Tuesday, July 26, 2016

How to breathe in doing tai chi

How should we breathe when we do our tai chi form, of whichever lineage? The correct, but not so correct, answer is 'normal breathing'. Why not so correct? It is because we have to learn power breathing first before we can do proper tai chi form using normal breathing. And tai chi form has to be done using normal breathing that can have the effect of power breathing. If the above doesn't sound too strange to you, read on!

Before we can put down something we have to lift it up in the first place! It is essentially the same in the practice of tai chi. Tai chi is moving meditation. A student has to do it slowly with a meditation mind in a meditative zone. And only in a meditative zone can a student relaxes his joints and allow his breathing muscles to do their proper job, in addition to allowing inertia and the force of gravity to take part. Such meditative approach however will be ineffective without prior conditioning of one's body - or "lifting it up first".

How to train our body (or lift up our body)? There are two basic areas to be trained: the first one is opening one's shoulder and hip joints, our major joints, primarily using the method of "finding points maximum resistance", and the closely related second one is learning how to do power breathing.

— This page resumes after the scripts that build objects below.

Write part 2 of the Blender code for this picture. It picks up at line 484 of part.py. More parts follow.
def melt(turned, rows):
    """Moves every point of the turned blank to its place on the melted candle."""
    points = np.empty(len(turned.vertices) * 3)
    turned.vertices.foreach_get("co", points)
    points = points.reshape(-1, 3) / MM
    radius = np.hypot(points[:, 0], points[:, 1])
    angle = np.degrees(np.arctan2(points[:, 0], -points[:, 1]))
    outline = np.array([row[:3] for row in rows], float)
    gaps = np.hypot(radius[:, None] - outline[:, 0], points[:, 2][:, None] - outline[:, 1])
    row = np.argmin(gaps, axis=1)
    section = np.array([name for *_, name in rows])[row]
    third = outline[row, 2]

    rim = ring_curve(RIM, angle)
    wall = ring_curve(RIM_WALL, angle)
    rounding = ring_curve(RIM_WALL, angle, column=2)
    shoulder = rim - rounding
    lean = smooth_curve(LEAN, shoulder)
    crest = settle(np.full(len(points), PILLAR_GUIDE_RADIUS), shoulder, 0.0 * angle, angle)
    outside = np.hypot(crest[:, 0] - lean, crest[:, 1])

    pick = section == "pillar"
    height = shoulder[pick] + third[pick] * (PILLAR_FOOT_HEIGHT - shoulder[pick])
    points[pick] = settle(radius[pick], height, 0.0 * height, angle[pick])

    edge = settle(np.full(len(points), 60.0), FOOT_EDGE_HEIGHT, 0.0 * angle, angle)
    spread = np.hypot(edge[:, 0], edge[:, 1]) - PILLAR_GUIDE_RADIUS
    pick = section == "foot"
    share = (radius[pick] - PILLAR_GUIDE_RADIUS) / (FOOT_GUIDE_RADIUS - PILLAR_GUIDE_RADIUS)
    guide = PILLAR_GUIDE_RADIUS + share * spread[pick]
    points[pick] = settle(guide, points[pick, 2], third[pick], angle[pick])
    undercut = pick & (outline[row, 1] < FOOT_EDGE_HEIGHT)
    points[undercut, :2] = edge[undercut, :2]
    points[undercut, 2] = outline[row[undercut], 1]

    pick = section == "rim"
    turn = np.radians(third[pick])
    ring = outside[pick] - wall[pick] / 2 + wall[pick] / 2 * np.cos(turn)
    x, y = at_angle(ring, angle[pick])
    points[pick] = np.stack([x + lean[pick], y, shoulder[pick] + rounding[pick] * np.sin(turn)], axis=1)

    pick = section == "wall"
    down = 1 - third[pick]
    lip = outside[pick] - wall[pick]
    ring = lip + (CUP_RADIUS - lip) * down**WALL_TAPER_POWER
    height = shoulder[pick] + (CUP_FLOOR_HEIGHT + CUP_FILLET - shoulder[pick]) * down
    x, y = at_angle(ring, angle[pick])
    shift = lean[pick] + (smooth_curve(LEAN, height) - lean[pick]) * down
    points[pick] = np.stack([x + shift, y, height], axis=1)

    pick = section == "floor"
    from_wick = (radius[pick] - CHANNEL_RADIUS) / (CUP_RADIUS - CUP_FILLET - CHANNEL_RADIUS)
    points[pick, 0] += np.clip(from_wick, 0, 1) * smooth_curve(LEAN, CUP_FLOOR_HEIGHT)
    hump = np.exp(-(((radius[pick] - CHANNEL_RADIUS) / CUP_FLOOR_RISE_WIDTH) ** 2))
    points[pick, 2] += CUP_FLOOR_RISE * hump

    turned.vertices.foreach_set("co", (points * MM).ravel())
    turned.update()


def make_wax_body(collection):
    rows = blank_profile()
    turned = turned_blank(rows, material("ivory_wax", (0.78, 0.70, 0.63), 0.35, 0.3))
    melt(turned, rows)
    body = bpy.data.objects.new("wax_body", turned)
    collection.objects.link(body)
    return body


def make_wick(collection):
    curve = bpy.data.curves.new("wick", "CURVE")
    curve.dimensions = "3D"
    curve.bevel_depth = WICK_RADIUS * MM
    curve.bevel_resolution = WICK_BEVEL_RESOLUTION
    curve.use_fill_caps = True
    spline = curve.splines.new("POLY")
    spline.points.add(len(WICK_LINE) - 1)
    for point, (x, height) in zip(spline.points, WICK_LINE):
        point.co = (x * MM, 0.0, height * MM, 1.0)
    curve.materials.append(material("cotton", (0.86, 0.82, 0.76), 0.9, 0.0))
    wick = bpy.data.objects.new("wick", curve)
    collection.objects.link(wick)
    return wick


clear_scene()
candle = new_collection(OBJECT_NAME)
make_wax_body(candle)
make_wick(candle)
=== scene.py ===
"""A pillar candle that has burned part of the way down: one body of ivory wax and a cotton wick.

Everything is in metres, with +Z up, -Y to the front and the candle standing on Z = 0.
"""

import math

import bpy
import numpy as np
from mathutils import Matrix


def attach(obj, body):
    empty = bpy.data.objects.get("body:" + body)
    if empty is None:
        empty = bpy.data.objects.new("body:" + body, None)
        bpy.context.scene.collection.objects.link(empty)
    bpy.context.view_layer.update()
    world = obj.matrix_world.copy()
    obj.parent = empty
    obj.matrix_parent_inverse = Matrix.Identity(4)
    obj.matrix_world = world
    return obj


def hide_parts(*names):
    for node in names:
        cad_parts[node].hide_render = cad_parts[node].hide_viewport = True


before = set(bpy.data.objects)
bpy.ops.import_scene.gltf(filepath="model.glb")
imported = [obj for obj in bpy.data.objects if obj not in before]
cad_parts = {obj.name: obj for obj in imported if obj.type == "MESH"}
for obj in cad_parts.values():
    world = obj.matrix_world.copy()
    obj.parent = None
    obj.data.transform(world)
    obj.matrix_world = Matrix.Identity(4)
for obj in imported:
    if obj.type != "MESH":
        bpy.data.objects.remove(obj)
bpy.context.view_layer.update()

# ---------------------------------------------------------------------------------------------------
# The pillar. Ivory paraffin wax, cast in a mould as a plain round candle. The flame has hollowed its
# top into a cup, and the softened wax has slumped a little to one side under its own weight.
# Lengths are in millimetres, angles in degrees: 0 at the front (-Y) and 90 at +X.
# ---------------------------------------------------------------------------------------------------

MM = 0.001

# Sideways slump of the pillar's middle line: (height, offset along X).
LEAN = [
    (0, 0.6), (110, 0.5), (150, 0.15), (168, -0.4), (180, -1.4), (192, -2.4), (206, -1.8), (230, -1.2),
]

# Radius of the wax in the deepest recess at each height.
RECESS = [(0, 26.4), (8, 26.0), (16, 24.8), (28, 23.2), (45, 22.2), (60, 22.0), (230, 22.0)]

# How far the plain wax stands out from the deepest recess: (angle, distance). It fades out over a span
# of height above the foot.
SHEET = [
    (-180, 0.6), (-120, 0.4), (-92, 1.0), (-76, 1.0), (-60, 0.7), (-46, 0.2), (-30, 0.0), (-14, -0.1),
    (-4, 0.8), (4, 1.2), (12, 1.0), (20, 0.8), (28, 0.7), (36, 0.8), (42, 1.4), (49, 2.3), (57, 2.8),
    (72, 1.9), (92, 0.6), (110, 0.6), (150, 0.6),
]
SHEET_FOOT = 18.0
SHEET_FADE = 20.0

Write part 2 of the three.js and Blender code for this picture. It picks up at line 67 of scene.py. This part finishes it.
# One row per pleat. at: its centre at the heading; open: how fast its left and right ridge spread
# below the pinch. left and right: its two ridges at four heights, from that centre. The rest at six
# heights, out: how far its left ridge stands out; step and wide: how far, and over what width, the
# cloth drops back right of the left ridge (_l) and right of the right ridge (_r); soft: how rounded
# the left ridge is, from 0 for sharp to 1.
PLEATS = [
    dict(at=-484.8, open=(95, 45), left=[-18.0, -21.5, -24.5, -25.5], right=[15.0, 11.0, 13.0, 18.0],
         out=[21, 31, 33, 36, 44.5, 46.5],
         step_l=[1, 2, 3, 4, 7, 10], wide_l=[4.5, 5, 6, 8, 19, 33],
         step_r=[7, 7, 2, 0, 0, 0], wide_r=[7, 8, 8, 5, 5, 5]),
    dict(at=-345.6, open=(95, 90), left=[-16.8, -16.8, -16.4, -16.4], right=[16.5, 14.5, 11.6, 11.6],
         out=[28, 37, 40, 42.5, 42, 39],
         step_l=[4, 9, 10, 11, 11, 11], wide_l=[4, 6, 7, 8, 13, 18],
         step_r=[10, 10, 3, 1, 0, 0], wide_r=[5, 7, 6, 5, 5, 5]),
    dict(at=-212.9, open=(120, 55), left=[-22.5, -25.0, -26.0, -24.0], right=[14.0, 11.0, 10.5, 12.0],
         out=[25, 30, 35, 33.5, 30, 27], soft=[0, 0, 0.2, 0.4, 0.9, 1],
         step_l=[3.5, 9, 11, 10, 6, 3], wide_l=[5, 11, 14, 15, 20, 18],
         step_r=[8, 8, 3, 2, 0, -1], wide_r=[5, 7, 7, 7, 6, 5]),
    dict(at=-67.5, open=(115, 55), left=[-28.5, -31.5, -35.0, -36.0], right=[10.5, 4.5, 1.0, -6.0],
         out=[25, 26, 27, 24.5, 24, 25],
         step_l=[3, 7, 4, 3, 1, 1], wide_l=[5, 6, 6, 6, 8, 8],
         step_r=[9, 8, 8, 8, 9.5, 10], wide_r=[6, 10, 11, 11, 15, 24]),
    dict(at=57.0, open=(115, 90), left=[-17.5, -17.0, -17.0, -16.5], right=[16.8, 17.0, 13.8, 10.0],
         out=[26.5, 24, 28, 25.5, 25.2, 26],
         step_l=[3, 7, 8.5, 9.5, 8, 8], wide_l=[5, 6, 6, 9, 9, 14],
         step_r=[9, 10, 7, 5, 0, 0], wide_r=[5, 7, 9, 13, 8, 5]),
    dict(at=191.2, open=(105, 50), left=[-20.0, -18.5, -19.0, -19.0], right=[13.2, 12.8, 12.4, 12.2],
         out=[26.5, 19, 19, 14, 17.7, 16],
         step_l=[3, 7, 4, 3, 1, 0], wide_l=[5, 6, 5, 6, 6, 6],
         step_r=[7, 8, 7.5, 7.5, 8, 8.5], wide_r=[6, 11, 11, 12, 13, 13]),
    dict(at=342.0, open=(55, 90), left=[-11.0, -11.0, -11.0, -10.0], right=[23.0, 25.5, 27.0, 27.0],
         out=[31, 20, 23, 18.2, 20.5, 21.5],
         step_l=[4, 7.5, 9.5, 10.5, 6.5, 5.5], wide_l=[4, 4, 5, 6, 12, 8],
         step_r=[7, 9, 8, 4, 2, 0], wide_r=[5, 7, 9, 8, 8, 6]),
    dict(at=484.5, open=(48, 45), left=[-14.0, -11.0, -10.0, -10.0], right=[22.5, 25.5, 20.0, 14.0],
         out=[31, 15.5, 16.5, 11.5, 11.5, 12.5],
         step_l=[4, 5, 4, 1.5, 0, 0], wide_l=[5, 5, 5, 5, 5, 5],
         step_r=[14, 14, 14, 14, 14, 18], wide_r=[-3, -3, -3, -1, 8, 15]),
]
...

I have explained the former in previous posts. Breathing needs more explanations here.

Firstly, tai chi breathing, when doing tai chi forms, requires a practitioner to be able to generate chi both while inhaling or exhaling. When a student can do it this way, he can forget about when to breathe in, when to breathe out; his simply needs to breathe as his movement flows.

Secondly, while breathing (inhaling and exhaling), our breathing muscles (primarily our diaphragm) must be able to open our joints (hence joint opening has to be/is being trained together with power breathing). Power breathing is like weight lifting. The weight to overcome here is the "sluggishness of our joints".

Thirdly, such power breathing has to be trained separately (with some prior joints opening training) and preferable with the personal guidance of a good teacher.

Traditionally, such training is to be done separately from tai chi form. And it is traditionally call tai chi nei-gong or tai chi chi-kung.

The training sequence should be: first tai chi chi-kung (both power breathing and joint opening), second tai chi form and finally tai chi chi-kung and tai chi form in sequence during a training session.


  1. So Paul, would you say the Yin sequence in 24style neigong is for joint opening and the Yang sequence for power breathing?

  2. Generally speaking stationary stances with minute movement (like zhan zhuang, combat stance), with minute movements being emphasized (vs. meditative treatment of stationery forms, for different training objectives), are more conducive to power breathing training. And again generally speaking, movement forms in chi-kung/nei-gong are better for joint opening training. What makes it difficult to explain in details in writing (concept explanation is much easier) is that for the same stance/movement form, different focus/emphasis can be used to deliver different results. As you can see, in tai chi, there is only ONE standard form, which is enough, meaning that everything can be trained with the same thing (forgive me to be sounding too philosophical).